Fiona Maye, una vecchia trota non particolarmente simpatica ed eccessivamente incolore ed un bellissimo ed intelligentissimo ragazzino che ama Dio. Due protagonisti non espressamente simpatici, a mio modo di vedere. Nel senso che a me lei sta da subito sulle palle (giusto per usare una espressione non intelligente), troppo presa a ragionare. Troppo concentrata sui ricordi, troppo incagliata in ciò che apparentemente non vi è più; quella estasi dei sensi che è qualcosa di meglio di un'espressione retorica. Troppa frustrazione, una frustrazione in fin dei conti non distante da quella incollata ai dettami religiosi. Da subito, quindi, il personaggio che ho preferito è stato il marito di lei, peccato che lo si vede pochissimo. Giustamente si defila. Più che del romanticismo di Adam e delle estasi perdute di Fiona ho sentito il bisogno della concreta voglia di trombare di Jack.
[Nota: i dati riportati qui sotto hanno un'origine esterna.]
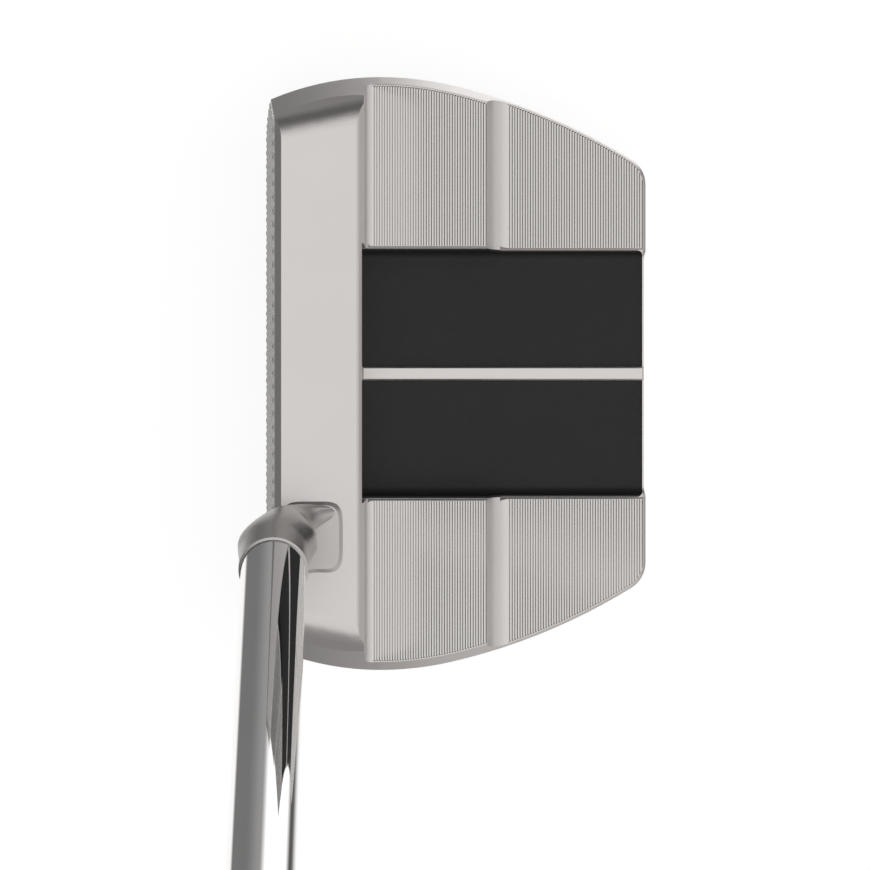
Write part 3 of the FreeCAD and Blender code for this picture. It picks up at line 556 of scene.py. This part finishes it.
# ---------------------------------------------------------------- grip
GRIP_DIAMOND = 2.4 * MM
GRIP_DIAMONDS_ROUND = 30
GRIP_DIAMOND_STEPS = 4
GRIP_CUT_DEPTH = 0.30 * MM
GRIP_PLAIN_END = 7 * MM
GRIP_DIAMOND_CROWN = 1.8                    # over 1, so that the diamonds have flat tops
GRIP_END_INSET = 0.02 * MM
GRIP_PROBE_RADIUS = 30 * MM                 # outside the grip
GRIP_FLAT_EDGE = (-0.80, -0.62)             # where the diamonds fade out beside the thumb flat


def club_axis():
    """A point on the shaft's axis and the axis itself, from two tubes that lie on it."""
    low, high = (sum(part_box(name), Vector()) / 2 for name in ("hosel_epoxy", "grip_tape"))
    return low, (high - low).normalized()


def smooth_share(value, start, end):
    t = min(1.0, max(0.0, (value - start) / (end - start)))
    return t * t * (3 - 2 * t)


def moulded_grip(material):
    """The grip's real skin: diamonds moulded round its back and sides, a plain flat for the thumbs."""
    surface = surface_of("grip")
    foot, axis = club_axis()
    side = Vector((0, 1, 0))
    across = side.cross(axis) * -1
    along = [(v.co - foot).dot(axis) for v in node_object("grip").data.vertices]
    start, end = min(along) + GRIP_END_INSET, max(along) - GRIP_END_INSET
    rows = round((end - start) / GRIP_DIAMOND * GRIP_DIAMOND_STEPS)
    count = GRIP_DIAMONDS_ROUND * GRIP_DIAMOND_STEPS
    spokes = [2 * math.pi * k / count for k in range(count)]
    spokes = [across * math.cos(angle) + side * math.sin(angle) for angle in spokes]
    bore = surface.ray_cast(foot + axis * (start + end) / 2, side)[3]
    points, faces = [], []

    def ring(distance, radii):
        points.extend(foot + axis * distance + spoke * radius for spoke, radius in zip(spokes, radii))

    for row in range(rows + 1):
        distance = start + (end - start) * row / rows
        centre = foot + axis * distance
        ends = smooth_share(min(distance - start, end - distance), GRIP_PLAIN_END / 2, GRIP_PLAIN_END)
        radii = []
        for k, spoke in enumerate(spokes):
            gap = surface.ray_cast(centre + spoke * GRIP_PROBE_RADIUS, -spoke)[3]
            back = smooth_share(-spoke.dot(across), *GRIP_FLAT_EDGE)
            crown = diamond(k / GRIP_DIAMOND_STEPS, row / GRIP_DIAMOND_STEPS)
            rise = min(1.0, GRIP_DIAMOND_CROWN * crown)
            radii.append(GRIP_PROBE_RADIUS - gap - GRIP_CUT_DEPTH * (1 - rise) * ends * back)
        ring(distance, radii)
    ring(end, [bore] * count)
    ring(start, [bore] * count)
    rings = rows + 3
    for row in range(rings):
        here, there = row * count, (row + 1) % rings * count
        for k in range(count):
            after = (k + 1) % count
            faces.append((there + k, there + after, here + after, here + k))
    piece = new_piece("moulded_grip", points, faces, material, smooth=True)
    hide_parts("grip")
    return piece


# ---------------------------------------------------------------- build
make_camera()
make_world()
make_floor()
bpy.context.scene.view_settings.view_transform = "Standard"

head_metal = bare_metal("milled_metal", (0.80, 0.775, 0.765), 0.39)
# metal of the tool lines, with painted shade on their groove faces
line_metal = bare_metal("tool_line_metal", (0.84, 0.82, 0.80), 0.20, 0.0, shaded=True)
face_metal = bare_metal("milled_face_metal", (0.80, 0.80, 0.79), 0.26, 0.06, 0.25, scale=2600.0)
neck_metal = bare_metal("neck_metal", (0.62, 0.60, 0.59), 0.34)
for node in ("head_body", "sight_line_bar"):
    paint(node, head_metal)
paint("slant_neck", neck_metal)
paint("sole_plate", brushed_metal("brushed_sole_metal", (0.62, 0.61, 0.60), 0.30))
for node, metal in (("toe_sole_weight", "turned_weight_toe"), ("heel_sole_weight", "turned_weight_heel")):
    paint(node, turned_metal(metal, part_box(node)))
paint("sole_plate_screws", bare_metal("screw_metal", (0.30, 0.30, 0.31), 0.34, 0.003))
paint("shaft", chrome())
for node in ("toe_side_inlay", "heel_side_inlay"):
    paint(node, black_satin())
paint("grip_end_cap", moulded("cap_plastic", (0.020, 0.020, 0.021), 0.45, 3000.0, 0.004))
paint("hosel_epoxy", moulded("cured_epoxy", (0.42, 0.33, 0.16), 0.25, 900.0, 0.01))
paint("shaft_tip_plug", moulded("plug_rubber", (0.05, 0.05, 0.05), 0.7, 1800.0, 0.02))
paint("grip_tape", moulded("masking_tape", (0.62, 0.55, 0.40), 0.75, 1200.0, 0.03))

head_surface = surface_of("head_body")
mill_decks(head_surface, line_metal)
mill_face(head_surface, face_metal)
moulded_grip(rubber())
E questo è positivo visto che il romanzo parla invece di Fiona e del bellissimo ed intelligentissimo Adam? Credo di no. E tuttavia credo di non aver comunque perso tempo a leggere (tutto in auto) questo nuovo di Ian. Perché alla fine della fiera Ian McEwan infila cose deliziosamente sottili, dettagli gustosi. Cose alla McEwan insomma. Per quanto in forma minore, per quanto intelligentemente inconcludente, La Ballata di Adam Henry è ben donde un libro che... Si può leggere in auto e con la pioggia e che ti fa sentire in compagnia di una prosa di livello. E se è vero che il critico militante non deve essere una guida ma un lettore che vuol vederci chiaro io posso ben donde dire di non essere per niente nonché ovviamente un critico ma un lettore. E dico questo, in conclusione, per tentare fino all'ultimo di apparire un filino intelligente. Impresa di certo fallimentare e quindi, ribadisco, per fortuna esistono i romanzi di Ian McEwan. Certo, questo poteva venire meglio, più denso, più pregnante ma va bene così. Di rimando penso poi a come ci si possa sentire leggendo libri stupidi, stupidi e scritti male. Vi è anche una sindrome legata a questi libercoli? Guardandosi non faticosamente intorno pare di sì.